Here comes one that I would slate without mercy were it not for my own past.  I remember being in Arles in the south of France in the blistering summer of 1988, about a month after the release of the Gipsy Kings' breakthrough single 'Bamboleo'.  In the centre of Arles is a spectacular Roman amphitheatre and one night we were in town and heard, clear as day, the Gipsy Kings performing inside.  It was truly an amazing evening, incredibly romantic, with the townsfolk all gathered in and around the amphitheatre going mad for the Gipsy Kings, the town beautifully lit up on a sweltering night, scorpions and foxes darting around and this faux-traditional music.  It really was great.  Obviously the Gipsy Kings debut album (and 7" 'Djobi Djoba' which I also bought) is pretty daft and a little silly sounding now, and the idea that it caught on so wildly with the proto Womad crowd shows, I suppose, that it wasn't any good, but I'm not going to slag it off, so there.












Girls Against Boys were making their finest work at the same time as the Afghan Whigs and although the Whigs were and have always been markedly better, there was a shared sense of urgency, a similarly misanthropic take on relationships and a musical brittleness in common.  Listening to House of Girls Against Boys (1996) now it's surprising both how good the songs are and how dated the sound of it is.  The whole thing starts with some brilliant, vicious bit of slicing guitar work on 'Super-Fire' and the jolting 'Click Click', and these two set the tone for the juddering, halting structures of the songs.  The entire album is a close, claustrophobic rock record which, although never quite getting to the psychic depths that Greg Dulli can reach, is a bleak, black exercise in rock dynamics.  Even when it slows down, it does so only in order to become even more dark and laden with foreboding (the grim 'Life in Pink' for instance), and the jagged rock songs are if anything a respite from the grim atmospherics.  There's a kind of evil lounge rock on 'TheKindaMzkYouLike', which goes to pains to recreate the Afghan Whigs style, with an added pop backbeat, and 'Cash Machine' is a grinding, less violent kind of Big Black number.  It's a really good album and although its production style means that you could probably guess which year it was made in without any difficulty, it's got some superb songs and an impressive attitude.

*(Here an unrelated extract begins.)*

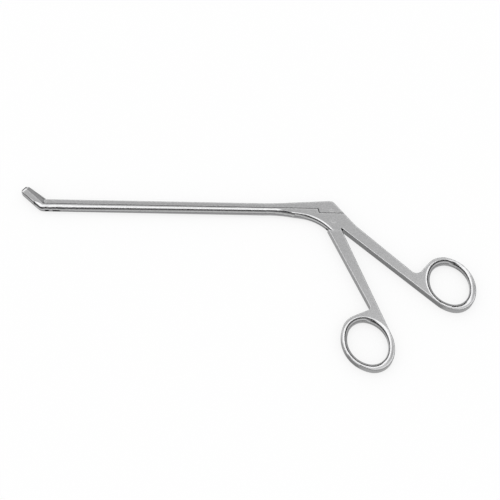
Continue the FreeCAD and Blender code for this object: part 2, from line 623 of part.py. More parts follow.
def slide_bar():
    front = LINK_PIN[0] - PAST
    rise_start = (-RISE_START_FROM_PIVOT, SLIDE_TOP)
    rise_centre = along(rise_start, 90, RISE_RADIUS)
    rise_middle = polar(RISE_RADIUS, -90 + RISE_ANGLE / 2, rise_centre)
    rise_end = polar(RISE_RADIUS, -90 + RISE_ANGLE, rise_centre)
    crown = meet(rise_end, RISE_ANGLE, (REAR_SLOPE_FROM_PIVOT, 0.0), -REAR_SLOPE)
    turn = RISE_ANGLE + REAR_SLOPE
    trim = CROWN_RADIUS * math.tan(math.radians(turn / 2))
    crown_start = along(crown, 180 + RISE_ANGLE, trim)
    crown_end = along(crown, -REAR_SLOPE, trim)
    crown_centre = along(crown_start, RISE_ANGLE - 90, CROWN_RADIUS)
    crown_middle = polar(CROWN_RADIUS, 90 + RISE_ANGLE - turn / 2, crown_centre)
    heel = slope_point(HEAD_UNDERSIDE)
    step_x = -STEP_FROM_PIVOT + STEP_GAP
    corners = [heel, (step_x + STEP_LEAN, HEAD_UNDERSIDE), (step_x, SLIDE_UNDERSIDE),
               (front, SLIDE_UNDERSIDE), (front, SLIDE_TOP)]
    edges = [line((front, SLIDE_TOP), rise_start), arc(rise_start, rise_middle, rise_end),
             line(rise_end, crown_start), arc(crown_start, crown_middle, crown_end),
             line(crown_end, heel)]
    edges += lines(corners)
    shape = slab(edges)

    def on_top(middle):
        behind = middle.x > crown_start[0] and middle.y > HEAD_UNDERSIDE + TINY
        return behind or middle.y > SLIDE_TOP - TINY

    shape = shape.makeFillet(SLIDE_ROUND, flat_edges(shape, on_top))
    nose = block((front - PAST, LINK_PIN[0]), (0.0, SLIDE_TOP + PAST), (-PAST, THICKNESS + PAST))
    shape = shape.cut(nose.cut(through(LINK_PIN, NOSE_SIZE)))
    fork = block((front - PAST, LINK_PIN[0] + FORK_LENGTH), (0.0, SLIDE_TOP + PAST), LUG_SLOT)
    room = arm_room(HEAD_UNDERSIDE)
    mortise = block((DRIVE_PIN[0] - room, DRIVE_PIN[0] + room),
                    (0.0, DRIVE_PIN[1] + ARM_HALF_WIDTH + MORTISE_GAP), TONGUE_SLOT)
    shape = shape.cut([fork, mortise])
    shape = shape.fuse([foot(HINGE[0] + FRONT_FOOT_BEHIND_HINGE), foot(-REAR_FOOT_AHEAD_OF_PIVOT)])
    shape = shape.removeSplitter()
    shape = shape.cut([through(DRIVE_PIN, DRIVE_PIN_RADIUS + PRESS_GAP),
                       through(LINK_PIN, LINK_PIN_RADIUS + PRESS_GAP)])
    shape = shape.cut(seam_groove(SEAM_ABOVE_PIVOT + SLIDING_GAP / 2, LINK_PIN[0], step_x))
    return shape.cut(seam_groove(HEAD_SEAM_ABOVE_PIVOT + SLIDING_GAP / 2, step_x + STEP_LEAN,
                                 REAR_SLOPE_FROM_PIVOT))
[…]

You know how Vampire Weekend weren't actually any good?  If you can imagine what they might sound like if they were in fact really great, then you've imagined Givers.  Their song 'Up Up Up' became a minor thing thanks to being included on the soundtrack to some stupid football computer game, (and horrifyingly was also used in an episode of Glee I believe) but forget the computer game (and particularly forget about Glee), focus on the tune, it's a quite brilliant explosion of bright, frantic pop music at its absolute finest, a rainbow of jittery "afro" guitar riffs, percussive drive and jaunty dual vocals.  It's a brilliant song and although it's the most immediate on their album In Light (2011), it's still demonstrative of their style throughout.   I saw them play at last year's Field Day and they were really great, energetic in the best possible way, really exciting.  Where Vampire Weekend seemed to think that there was something quite amazing about being white and playing guitar riffs that sound a little bit like African riffing, Givers use the same techniques but blend them into a much bigger and way, way more impressive tapestry of sounds and styles (and don't feel the need to refer to it in interviews and their own lyrics).  Givers are also much more technically interesting, forming songs from the ground up and letting them grow outwards, often ending up in very different places to where they started.  'Meantime' is a great, multi-part pop song with fantastically propulsive percussion and typically charming and enlivening vocal interplay between Tiffany Lamson (whose percussion playing is a joy to watch) and Taylor Guarisco, and 'Saw You First' is a beautifully laid-back ramble through melody, and the album is full of songs of the same calibre.  There are some tunes that don't quite work (the restless 'Ripe' is a bit forgettable) but on the whole the album is a great, uplifting first outing.











Finally it's the glam racket of Glass Candy's debut Love Love Love (2003).  I think that we're all supposed to love Glass Candy now but the only thing to recommend Love Love Love is the excellent gatefold sleeve.  Personally I think it's a terrible record, lazy, boring and self-indulgent without the good grace to be over the top.  It's an attempt at being louche in a kind of Bowie by Can kind of way and it's such an inept failure that I'm absolutely mystified as to what it is that we're supposed to be pretending to see in it.  Behind the ghastly shrieking vocals (which, according to allmusic, are "scary yet sexy") are some of the most-cackhanded attempts at rock posturing yet committed to vinyl.  It's really bad, I promise.